The French trade unions are worried that the ability of companies to secure their own agreements instead of the current sector agreements negotiated nationally will erode their hard won rights. The fear is reasonable. Wal-Mart, the world's largest retailer and the largest private employer in the US with 1.3m employees, has announced a staff scheduling system that will end existing shift patterns.

The new computerised system called the "optimiser," to be introduced by the end of 2008, will allocate staff on a ratio basis depending on the number of customers in the stores at any one time.

The system is deliberately designed to alert managers to the number of hours that staff are working so that shifts can be scaled back to avoid the possibility of people working the equivalent hours of a full time job. In that event, part-time workers might achieve permanent status giving them full time benefits and better hourly rates.

The system would mean that some workers would have to make themselves available "on call." Other companies have introduced the optimiser successfully in the US. Is this the future of flexible working?

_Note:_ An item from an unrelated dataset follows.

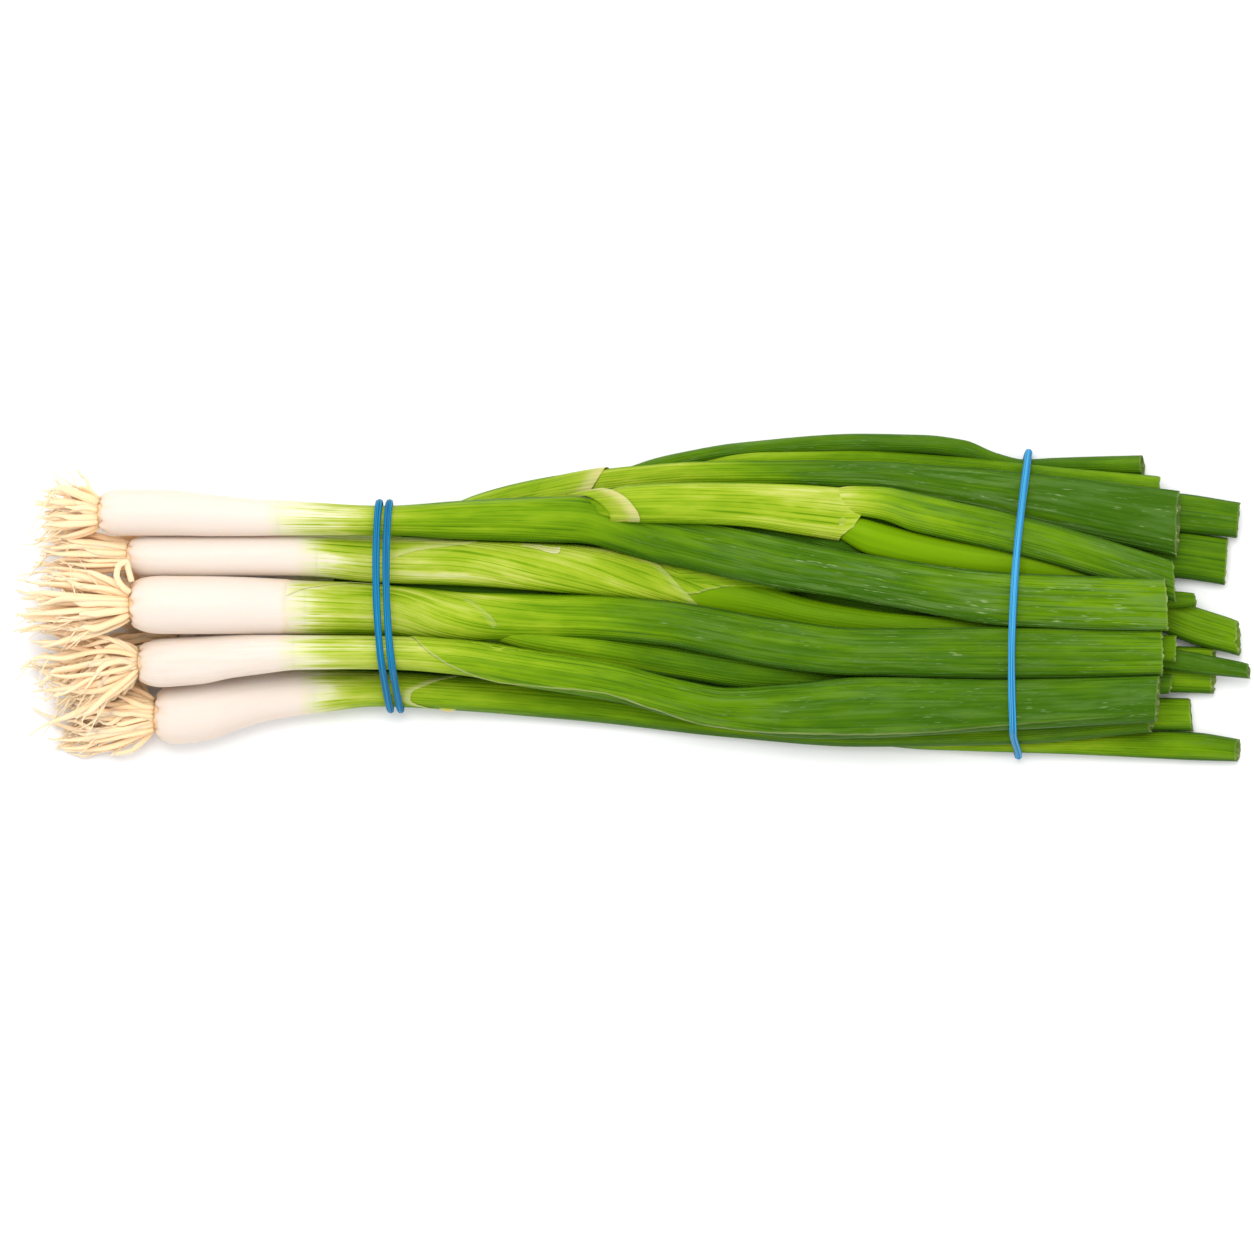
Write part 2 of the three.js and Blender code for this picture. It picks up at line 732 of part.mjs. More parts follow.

There are alternatives. Best Buy, the US consumer electronics retailer, has introduced what it calls a "results only working environment" (ROWE) that has led to productivity gains of 41 per cent and reduced staff turnover by 90 percent in some divisions.

Cali Ressler and Jody Thompson, the consultants responsible for introducing the system, describe in their book, Why Work Sucks and How to Fix It, a kind of laissez-faire workplace where people can do whatever they want, whenever they want, as long as the work gets done. "You get paid for a chunk of work, not a chunk of time," they say.

Ressler and Thompson, argue that many companies focus on order rather than excellence. The hours that people work is a bigger concern than the quality of their output, they say. At Best Buy these concerns have been reversed, creating a more productive and more engaged workforce.

While President Sarkozy's concerns over the working week are understandable, he would be mistaken for assuming that more hours on the job will deliver greater productivity. While I wouldn't disagree that the existing 35-hour week has been too rigid, I fear that too many employers will resort to the time-honoured practice of measuring work by time rather than quality.